Para muchos, el mundo es la hilera de astros que se derrama por el universo; para otros, una esfera redonda, aplastada por los polos y abultada en el ecuador.
En materia de mundos, los hay quienes esconden el suyo en una cuenta bancaria, o lo exhiben en títulos, viajes y cenas con personajes importantes.
Cada cual tiene su propio mundo. Unos usan catalejos para verlo; otros, ni siquiera lo pueden mirar.
¿El mío?, apenas rebasa los 20 centímetros, y su velocidad de traslación se mide en patadas y contracciones. A cada rato lo siento, sobre todo, cuando descanso en la cama. Allí, en medio del silencio, se vuelve montaña en un costado del abdomen y lo puedo acariciar.

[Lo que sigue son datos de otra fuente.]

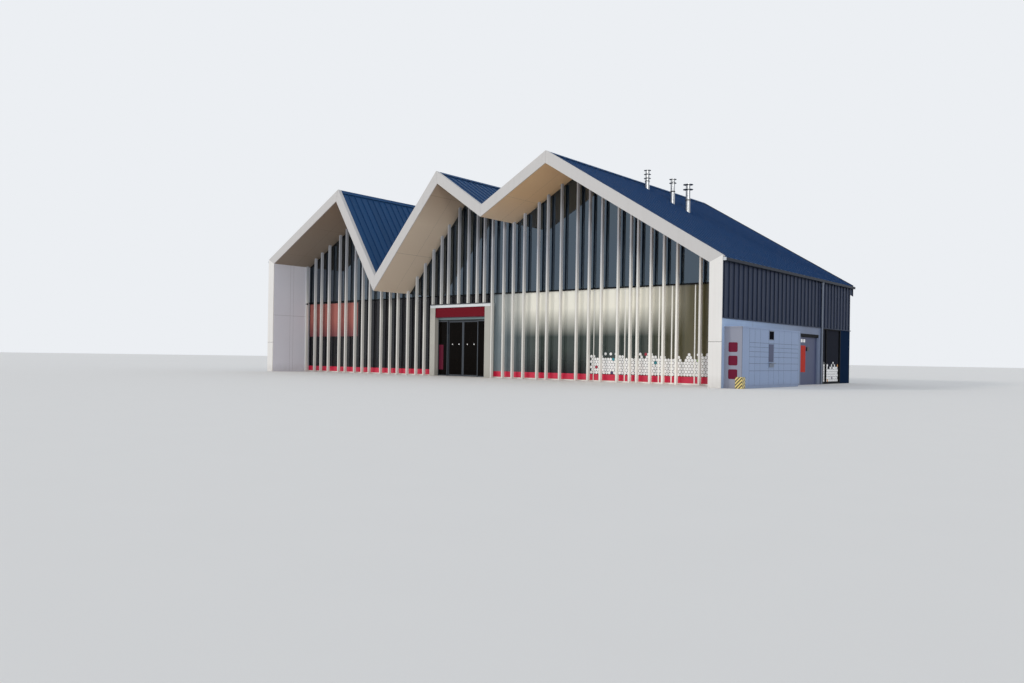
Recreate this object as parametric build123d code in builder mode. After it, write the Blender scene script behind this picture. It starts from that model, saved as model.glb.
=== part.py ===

Es solo un bultico indefenso, tan pequeño, que su imagen ultrasónica, borrosa, llena de trazos ilegibles, la guardo pegada en una libreta…
Pero mi mundo creció, y ahora habitamos dimensiones paralelas. Somos un mundo dentro de otro, humano y sensible, huracanado y tenaz.

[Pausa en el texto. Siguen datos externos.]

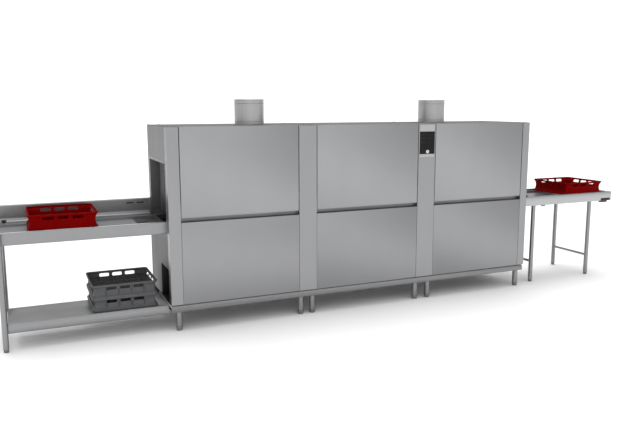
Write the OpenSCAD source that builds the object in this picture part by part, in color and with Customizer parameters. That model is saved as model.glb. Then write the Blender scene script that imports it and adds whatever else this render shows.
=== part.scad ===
// Rack-conveyor dishwasher: a three-bay wash tunnel on a leg frame, with a
// loading table and undershelf on its left and a discharge table on its right.
// All sizes are in millimetres. Inside each module x runs along the rack lane
// from the tunnel's left end, y runs back from its front face and z is height
// above the floor. placed() moves every node so that the origin is the centre
// of the whole footprint on the floor.

/* [Machine] */
// Length of the wash tunnel, end panel to end panel
machine_l = 3500; // [3100:10:4300]
// Depth of the machine, front face to rear panel
machine_d = 800; // [780:5:960]
// Height of the roof above the floor
machine_h = 1620; // [1560:5:1950]
// Height of the lower edge of the front panels
panel_z = 220; // [200:5:240]
// Width of the left corner post
left_post_w = 94; // [80:1:130]
// Width of the post between doors 1 and 2
column_1_w = 158; // [150:1:220]
// Width of the post between doors 2 and 3, which carries the controls
column_2_w = 176; // [172:1:240]
// Width of the right corner post
right_post_w = 78; // [76:1:120]
// Depth of the posts, front to back
post_d = 70; // [68:1:84]
// Thickness of the folded sheet
sheet = 2; // [1.5:0.1:2.5]

/* [Doors] */
// Height of the lower edge of the doors
door_z = 913; // [900:1:930]
// Height of the grip recess under each door
grip_gap = 36; // [30:1:44]
// Thickness of the double-skinned doors
door_t = 24; // [20:1:25]
// Gap between a door and the posts
door_gap = 6; // [4:1:9]
// How far a door lifts
// Pitch radius of the rope pulleys
pulley_r = 21; // [20:0.5:22]
// Length of the counterweights
weight_l = 760; // [560:10:780]

/* [Rack lane] */
// Length and width of a standard rack
rack_w = 500; // [480:5:500]
// Height of the plate racks
rack_h = 124; // [100:1:150]
// Height of the glass racks kept on the undershelf
glass_rack_h = 103; // [85:1:125]
// Height of the surface that the racks slide on
lane_z = 866; // [860:1:872]
// Side clearance between a rack and its guides
lane_clear = 2; // [1:0.5:5]
// Distance from the front face to the racks
lane_y = 106; // [104:1:120]
// Height of the upper edge of the tunnel mouths
mouth_z = 1337; // [1280:1:1340]

/* [Tables] */
// Length of the loading table
entry_l = 1250; // [1200:10:1500]
// Length of the discharge table
exit_l = 1210; // [1180:10:1500]
// Height of the table rims, lower edge to upper edge
rim_h = 91; // [70:1:110]
// Width of the folded rims
rim_t = 20; // [16:1:24]
// Height of the splashback above the floor
splash_z = 985; // [930:1:1050]
// Radius of the table legs
leg_r = 21; // [16:1:24]
// Height of the undershelf surface
shelf_z = 205; // [180:5:260]
// Depth of the undershelf
shelf_d = 416; // [380:5:520]

/* [Exhaust] */
// Outside radius of the exhaust spigots
duct_r = 125; // [100:1:140]
// Wall of the exhaust spigots
duct_wall = 2; // [1.5:0.1:3]
// Height of the spigots above the roof
duct_h = 213; // [200:1:300]

/* [Hidden] */
$fn = 64;

steel = [0.66, 0.66, 0.67];
dark_steel = [0.42, 0.42, 0.43];
black = [0.05, 0.05, 0.05];
rack_red = [0.62, 0.02, 0.03];
rack_grey = [0.30, 0.30, 0.31];

// Clearance between pieces that slide or turn past each other
run_gap = 0.3;
// Clearance round things that pass through a wall
pass_gap = 1.5;
// How far a cut runs past the face it opens
over = 1;
x_mid = (machine_l + exit_l - entry_l) / 2;
y_mid = machine_d / 2;

// Bays, posts and doors
bays = 3;
bay_l = machine_l / bays;
posts_w = left_post_w + column_1_w + column_2_w + right_post_w;
door_bay_w = (machine_l - posts_w) / bays;
door_x = [
    left_post_w,
    left_post_w + door_bay_w + column_1_w,
    left_post_w + 2 * door_bay_w + column_1_w + column_2_w
];
column_1_x = door_x[0] + door_bay_w;
column_2_x = door_x[1] + door_bay_w;
right_post_x = machine_l - right_post_w;
panel_top = door_z - grip_gap;
panel_t = 20;
roof_z = machine_h - sheet;

// Door guides and lift gear
door_mid_y = door_t / 2;
tongue_t = 8;
tongue_h = 150;
tongue_in = 14;
slot_t = tongue_t + 2 * lane_clear;
slot_lead = 8;
rope_r = 1.5;
rope_in = 36;
lug_z = door_z + 27;
lug_h = 30;
shaft_r = 6;
shaft_y = door_mid_y + pulley_r;
shaft_z = machine_h - 45;
flange_r = pulley_r + 3;
pulley_w = 12;
weight_w = 62;
weight_t = 20;
weight_y = shaft_y + pulley_r;
weight_top = shaft_z - 75;
skin = 1.5;

// Tunnel
inner_front_y = 44;
inner_rear_y = machine_d - 80;
ceiling_z = machine_h - 75;
sill_z = door_z + 32;
lintel_z = door_z + 617;
door_frame_w = 40;
mouth_y = [post_d, machine_d - 73];
lane_end_y = lane_y + rack_w;
lane_mid_y = lane_y + rack_w / 2;
rail_t = 3;
rail_w = 36;
tank_z = [520, 760];
tank_y = [80, inner_rear_y - 20];
tank_in = 60;
tank_wall = 2;
strainer_hole = 26;
strainer_pitch = 60;
end_plate_top = lane_z - rim_t;
lower_end_z = panel_z + 6;
cutout_y = 360;
cutout_z = 493;

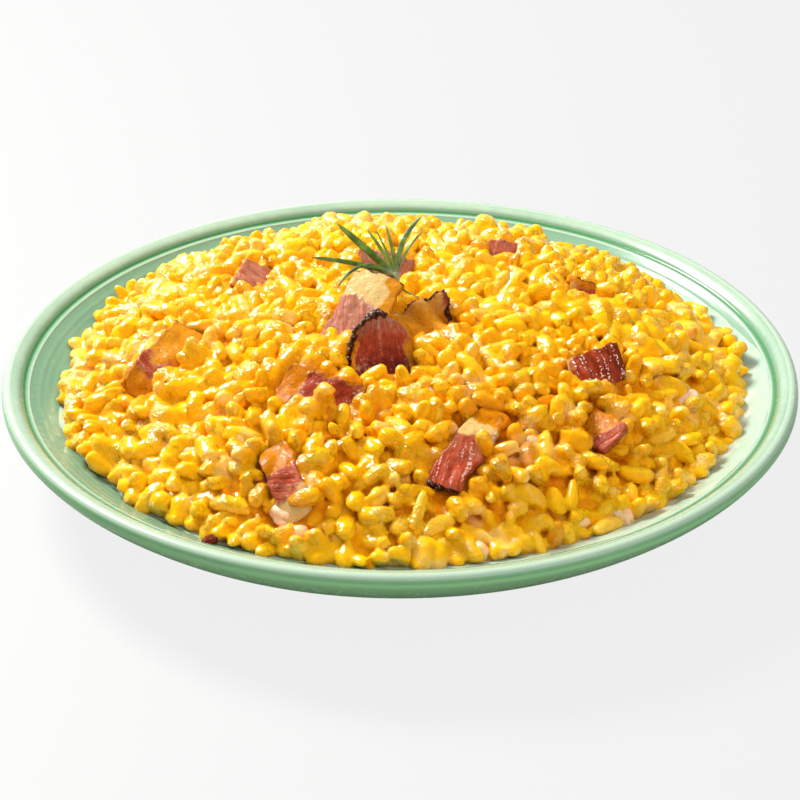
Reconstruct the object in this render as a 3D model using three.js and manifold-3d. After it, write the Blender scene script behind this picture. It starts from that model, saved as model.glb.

Mi mundo es como una luz que ilumina de adentro hacia afuera. Sabe a felicidad. Le pone color a la existencia con el prisma de sus ojos, y me trae la dicha tanto o más, que cuando junto con otras manos, manos de hombre, recorríamos la piel estirada del vientre que acunó la maravilla.
Mi mundo todavía es frágil: una estrella que se forma, una orquídea por florecer.
Mi mundo es preciado y nuestro.
Mi mundo no se parece a otros mundos, y es como la rosa del Principito. Tiene manitos pequeñas y la piel rosada.
Mi mundo, como en la canción de Pablo, es el que nació del amor que hicimos.